Copy the data below exactly.
--- start Given information ---
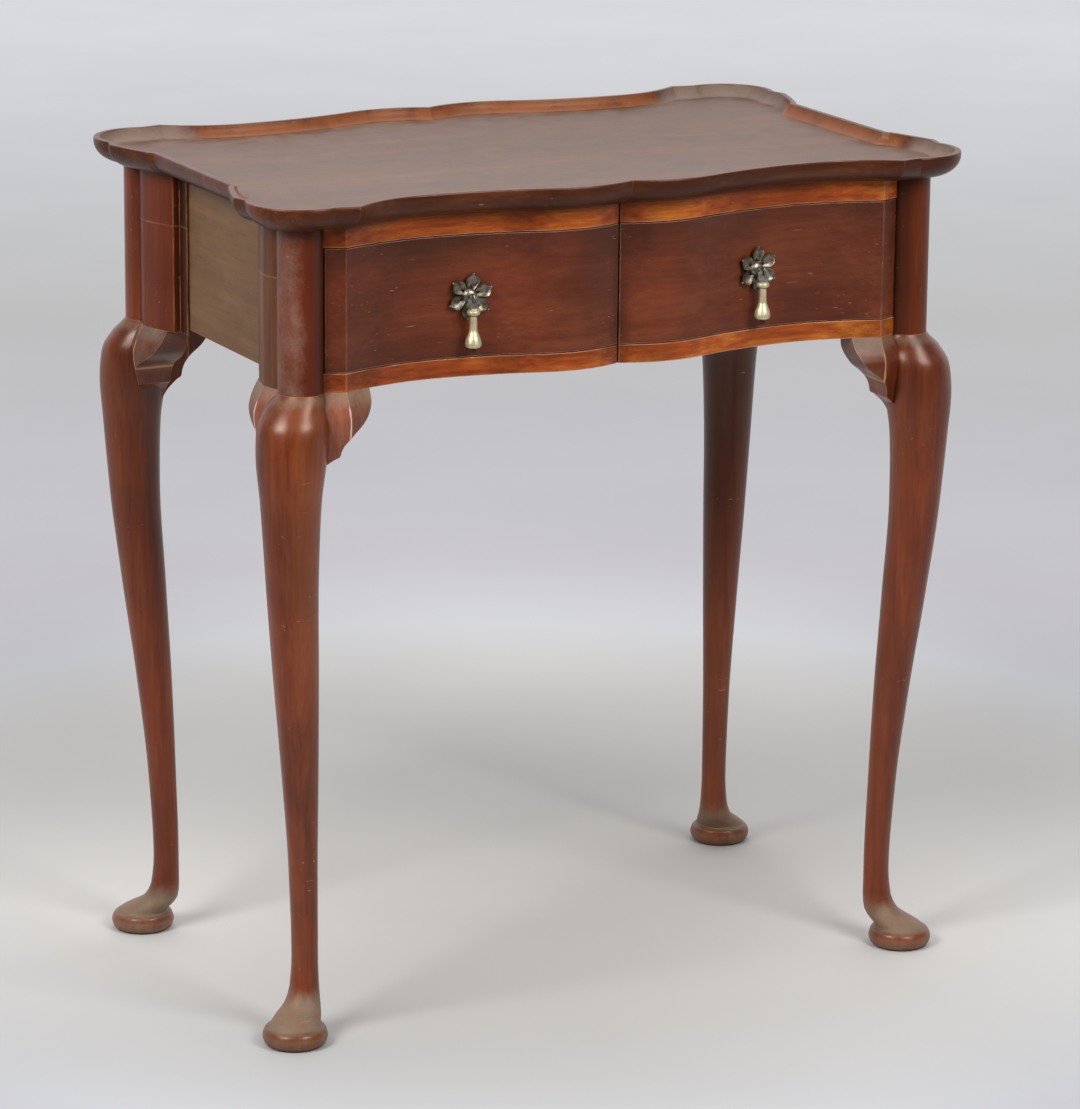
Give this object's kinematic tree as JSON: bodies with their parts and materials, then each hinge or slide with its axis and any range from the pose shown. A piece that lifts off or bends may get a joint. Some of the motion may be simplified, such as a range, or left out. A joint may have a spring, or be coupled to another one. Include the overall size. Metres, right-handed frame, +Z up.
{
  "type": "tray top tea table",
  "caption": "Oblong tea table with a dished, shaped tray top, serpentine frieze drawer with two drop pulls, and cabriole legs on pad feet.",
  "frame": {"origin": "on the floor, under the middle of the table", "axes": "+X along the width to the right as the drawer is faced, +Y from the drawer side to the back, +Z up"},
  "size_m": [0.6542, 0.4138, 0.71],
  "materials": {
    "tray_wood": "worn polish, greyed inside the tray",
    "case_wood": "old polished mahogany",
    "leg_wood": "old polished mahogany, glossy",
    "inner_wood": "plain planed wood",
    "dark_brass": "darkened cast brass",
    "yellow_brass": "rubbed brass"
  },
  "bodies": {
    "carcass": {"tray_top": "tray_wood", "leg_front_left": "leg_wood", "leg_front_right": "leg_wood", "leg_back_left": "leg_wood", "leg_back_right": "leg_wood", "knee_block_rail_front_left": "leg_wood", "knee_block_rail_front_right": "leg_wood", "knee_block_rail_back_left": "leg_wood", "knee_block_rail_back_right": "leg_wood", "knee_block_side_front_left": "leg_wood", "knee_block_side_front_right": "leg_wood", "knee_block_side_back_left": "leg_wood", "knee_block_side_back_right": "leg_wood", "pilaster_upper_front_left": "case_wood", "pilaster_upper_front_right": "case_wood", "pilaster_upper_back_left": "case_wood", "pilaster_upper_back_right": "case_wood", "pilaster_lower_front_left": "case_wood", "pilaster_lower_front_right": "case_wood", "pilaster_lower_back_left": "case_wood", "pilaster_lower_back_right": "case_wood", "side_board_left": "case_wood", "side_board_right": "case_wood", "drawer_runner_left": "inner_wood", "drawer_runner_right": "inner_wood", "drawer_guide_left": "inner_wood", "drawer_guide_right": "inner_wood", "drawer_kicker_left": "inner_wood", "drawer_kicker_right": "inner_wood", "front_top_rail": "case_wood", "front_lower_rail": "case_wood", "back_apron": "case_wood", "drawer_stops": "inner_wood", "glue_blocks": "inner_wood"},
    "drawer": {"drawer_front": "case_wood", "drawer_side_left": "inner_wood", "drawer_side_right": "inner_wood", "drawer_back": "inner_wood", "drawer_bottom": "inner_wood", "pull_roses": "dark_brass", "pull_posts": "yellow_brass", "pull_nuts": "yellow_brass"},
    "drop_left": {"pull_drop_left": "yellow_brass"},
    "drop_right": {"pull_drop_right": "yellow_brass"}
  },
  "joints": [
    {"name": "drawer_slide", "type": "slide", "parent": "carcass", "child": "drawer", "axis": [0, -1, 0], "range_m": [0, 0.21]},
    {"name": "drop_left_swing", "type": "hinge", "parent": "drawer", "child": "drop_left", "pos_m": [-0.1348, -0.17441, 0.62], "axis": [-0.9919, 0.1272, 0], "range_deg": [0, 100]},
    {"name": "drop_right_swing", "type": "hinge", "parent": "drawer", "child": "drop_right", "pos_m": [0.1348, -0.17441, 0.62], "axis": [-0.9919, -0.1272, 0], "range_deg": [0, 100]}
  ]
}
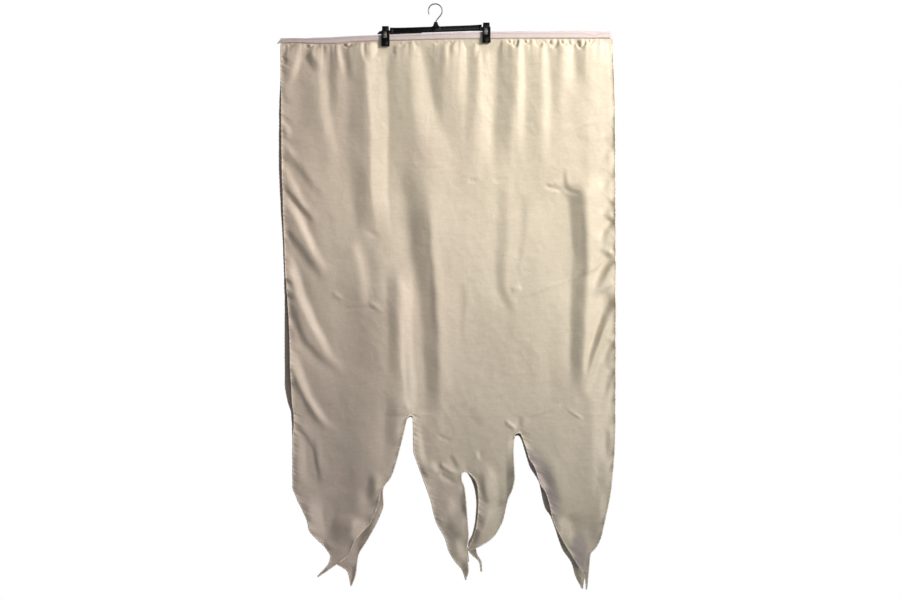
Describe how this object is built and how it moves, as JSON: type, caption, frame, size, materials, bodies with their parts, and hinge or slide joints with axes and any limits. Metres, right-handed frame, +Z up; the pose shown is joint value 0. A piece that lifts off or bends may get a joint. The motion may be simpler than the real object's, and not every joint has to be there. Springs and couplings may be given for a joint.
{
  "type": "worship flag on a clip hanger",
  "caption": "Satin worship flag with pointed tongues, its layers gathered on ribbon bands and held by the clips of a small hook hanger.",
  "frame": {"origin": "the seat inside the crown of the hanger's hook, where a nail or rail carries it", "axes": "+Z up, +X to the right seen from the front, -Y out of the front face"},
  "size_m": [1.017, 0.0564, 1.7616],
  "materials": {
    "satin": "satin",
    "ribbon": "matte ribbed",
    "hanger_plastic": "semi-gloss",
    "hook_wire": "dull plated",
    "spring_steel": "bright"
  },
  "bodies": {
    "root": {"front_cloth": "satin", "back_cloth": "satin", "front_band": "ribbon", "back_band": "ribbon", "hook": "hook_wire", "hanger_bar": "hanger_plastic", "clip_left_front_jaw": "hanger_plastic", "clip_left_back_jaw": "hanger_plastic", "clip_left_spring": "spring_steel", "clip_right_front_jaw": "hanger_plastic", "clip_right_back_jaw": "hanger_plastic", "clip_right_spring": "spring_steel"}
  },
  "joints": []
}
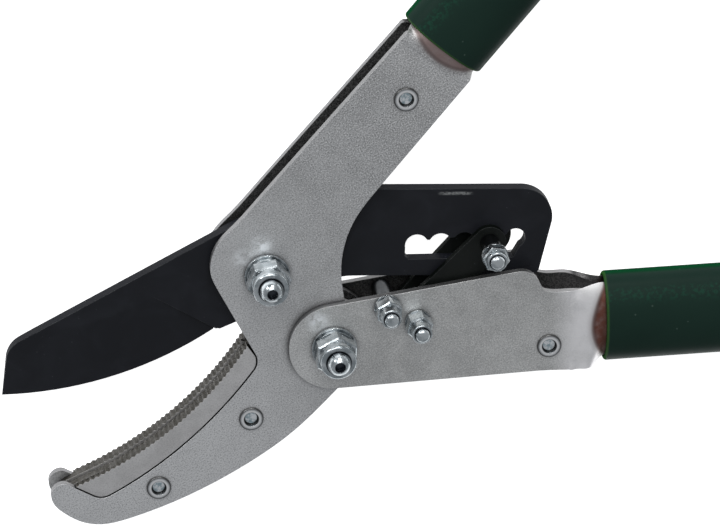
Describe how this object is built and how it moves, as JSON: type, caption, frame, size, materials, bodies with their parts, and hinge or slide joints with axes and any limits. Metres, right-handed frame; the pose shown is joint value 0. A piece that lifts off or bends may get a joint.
--- end Given information ---
**Full output:**
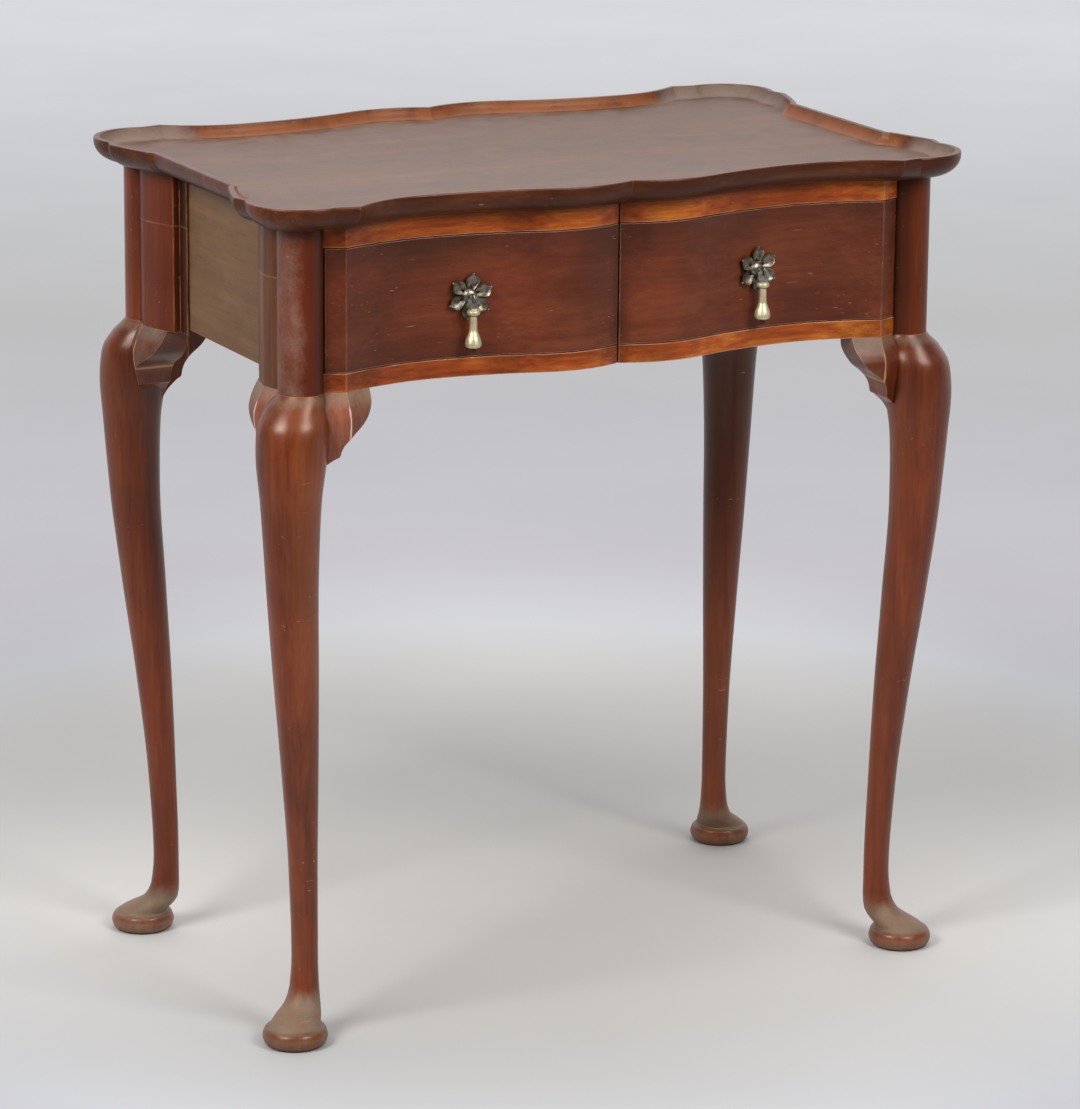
Give this object's kinematic tree as JSON: bodies with their parts and materials, then each hinge or slide with its axis and any range from the pose shown. A piece that lifts off or bends may get a joint. Some of the motion may be simplified, such as a range, or left out. A joint may have a spring, or be coupled to another one. Include the overall size. Metres, right-handed frame, +Z up.
{
  "type": "tray top tea table",
  "caption": "Oblong tea table with a dished, shaped tray top, serpentine frieze drawer with two drop pulls, and cabriole legs on pad feet.",
  "frame": {"origin": "on the floor, under the middle of the table", "axes": "+X along the width to the right as the drawer is faced, +Y from the drawer side to the back, +Z up"},
  "size_m": [0.6542, 0.4138, 0.71],
  "materials": {
    "tray_wood": "worn polish, greyed inside the tray",
    "case_wood": "old polished mahogany",
    "leg_wood": "old polished mahogany, glossy",
    "inner_wood": "plain planed wood",
    "dark_brass": "darkened cast brass",
    "yellow_brass": "rubbed brass"
  },
  "bodies": {
    "carcass": {"tray_top": "tray_wood", "leg_front_left": "leg_wood", "leg_front_right": "leg_wood", "leg_back_left": "leg_wood", "leg_back_right": "leg_wood", "knee_block_rail_front_left": "leg_wood", "knee_block_rail_front_right": "leg_wood", "knee_block_rail_back_left": "leg_wood", "knee_block_rail_back_right": "leg_wood", "knee_block_side_front_left": "leg_wood", "knee_block_side_front_right": "leg_wood", "knee_block_side_back_left": "leg_wood", "knee_block_side_back_right": "leg_wood", "pilaster_upper_front_left": "case_wood", "pilaster_upper_front_right": "case_wood", "pilaster_upper_back_left": "case_wood", "pilaster_upper_back_right": "case_wood", "pilaster_lower_front_left": "case_wood", "pilaster_lower_front_right": "case_wood", "pilaster_lower_back_left": "case_wood", "pilaster_lower_back_right": "case_wood", "side_board_left": "case_wood", "side_board_right": "case_wood", "drawer_runner_left": "inner_wood", "drawer_runner_right": "inner_wood", "drawer_guide_left": "inner_wood", "drawer_guide_right": "inner_wood", "drawer_kicker_left": "inner_wood", "drawer_kicker_right": "inner_wood", "front_top_rail": "case_wood", "front_lower_rail": "case_wood", "back_apron": "case_wood", "drawer_stops": "inner_wood", "glue_blocks": "inner_wood"},
    "drawer": {"drawer_front": "case_wood", "drawer_side_left": "inner_wood", "drawer_side_right": "inner_wood", "drawer_back": "inner_wood", "drawer_bottom": "inner_wood", "pull_roses": "dark_brass", "pull_posts": "yellow_brass", "pull_nuts": "yellow_brass"},
    "drop_left": {"pull_drop_left": "yellow_brass"},
    "drop_right": {"pull_drop_right": "yellow_brass"}
  },
  "joints": [
    {"name": "drawer_slide", "type": "slide", "parent": "carcass", "child": "drawer", "axis": [0, -1, 0], "range_m": [0, 0.21]},
    {"name": "drop_left_swing", "type": "hinge", "parent": "drawer", "child": "drop_left", "pos_m": [-0.1348, -0.17441, 0.62], "axis": [-0.9919, 0.1272, 0], "range_deg": [0, 100]},
    {"name": "drop_right_swing", "type": "hinge", "parent": "drawer", "child": "drop_right", "pos_m": [0.1348, -0.17441, 0.62], "axis": [-0.9919, -0.1272, 0], "range_deg": [0, 100]}
  ]
}
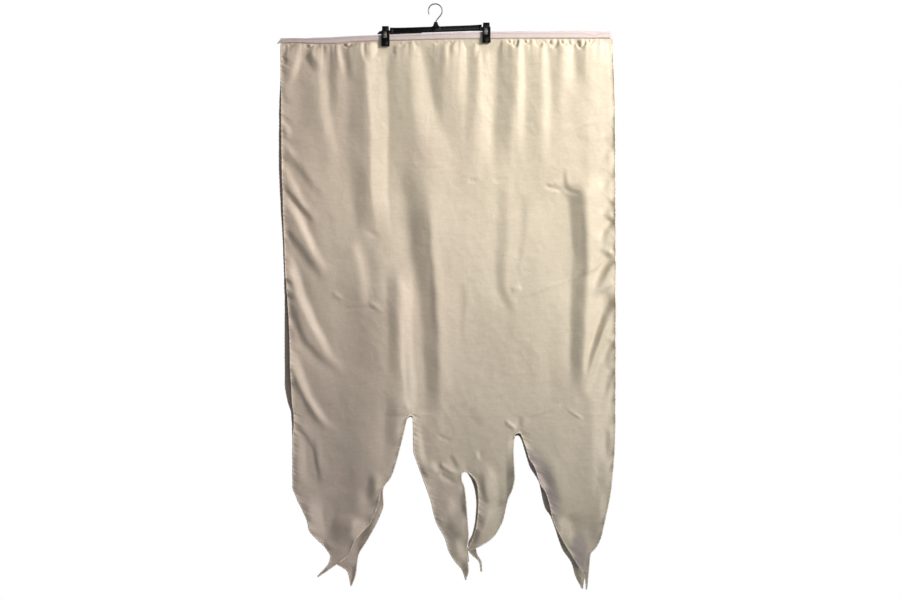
Describe how this object is built and how it moves, as JSON: type, caption, frame, size, materials, bodies with their parts, and hinge or slide joints with axes and any limits. Metres, right-handed frame, +Z up; the pose shown is joint value 0. A piece that lifts off or bends may get a joint. The motion may be simpler than the real object's, and not every joint has to be there. Springs and couplings may be given for a joint.
{
  "type": "worship flag on a clip hanger",
  "caption": "Satin worship flag with pointed tongues, its layers gathered on ribbon bands and held by the clips of a small hook hanger.",
  "frame": {"origin": "the seat inside the crown of the hanger's hook, where a nail or rail carries it", "axes": "+Z up, +X to the right seen from the front, -Y out of the front face"},
  "size_m": [1.017, 0.0564, 1.7616],
  "materials": {
    "satin": "satin",
    "ribbon": "matte ribbed",
    "hanger_plastic": "semi-gloss",
    "hook_wire": "dull plated",
    "spring_steel": "bright"
  },
  "bodies": {
    "root": {"front_cloth": "satin", "back_cloth": "satin", "front_band": "ribbon", "back_band": "ribbon", "hook": "hook_wire", "hanger_bar": "hanger_plastic", "clip_left_front_jaw": "hanger_plastic", "clip_left_back_jaw": "hanger_plastic", "clip_left_spring": "spring_steel", "clip_right_front_jaw": "hanger_plastic", "clip_right_back_jaw": "hanger_plastic", "clip_right_spring": "spring_steel"}
  },
  "joints": []
}
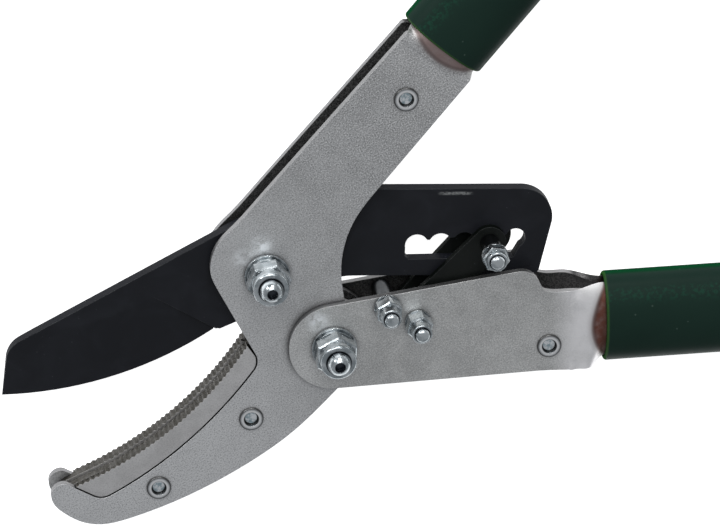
Describe how this object is built and how it moves, as JSON: type, caption, frame, size, materials, bodies with their parts, and hinge or slide joints with axes and any limits. Metres, right-handed frame; the pose shown is joint value 0. A piece that lifts off or bends may get a joint.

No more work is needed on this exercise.